CC will hit the poorest hardest. If, as some models predict, the climate of Namibia becomes hotter, drier and more variable in the future, marginalized rural populations and the urban poor will be most severely affected. Although the average population density in Namibia is very low, population pressure is considerable in the north-central and north-eastern regions.

Currently, higher average rainfall in these areas than elsewhere in the country makes it possible to survive from subsistence agriculture, but poverty is already widespread and these people are therefore particularly vulnerable to changes in precipitation rates.

Namibia has many pressing development challenges and struggles to provide for its population with current levels of environmental degradation. Future more intensive environmental impacts would damage the country further. Yet some current investments in adaptation will curtail future CC costs.

Compounding this are concerns over food scarcity, inequitable land distribution and heavy dependence on rain-fed subsistence agriculture.

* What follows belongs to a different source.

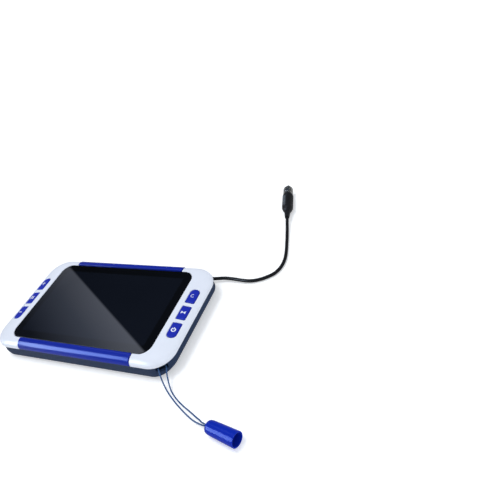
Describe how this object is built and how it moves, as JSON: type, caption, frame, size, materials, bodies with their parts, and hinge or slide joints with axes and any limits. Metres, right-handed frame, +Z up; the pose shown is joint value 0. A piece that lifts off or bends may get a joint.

Namibia is a vulnerable water-stressed country that needs to manage its domestic adaptation to climate change; and Namibian delegates wish to help international efforts to move voluntarily towards a collective goal of reduced carbon emissions.

The IIED study concludes that CC is likely to exacerbate the dry conditions already experienced in southern Africa.

And when rainfall does come, it will be in bursts of greater intensity leading to erosion and flood damage. Poverty implications for rural communities will be acute.

But these predictions gain little policy traction for change in southern African countries.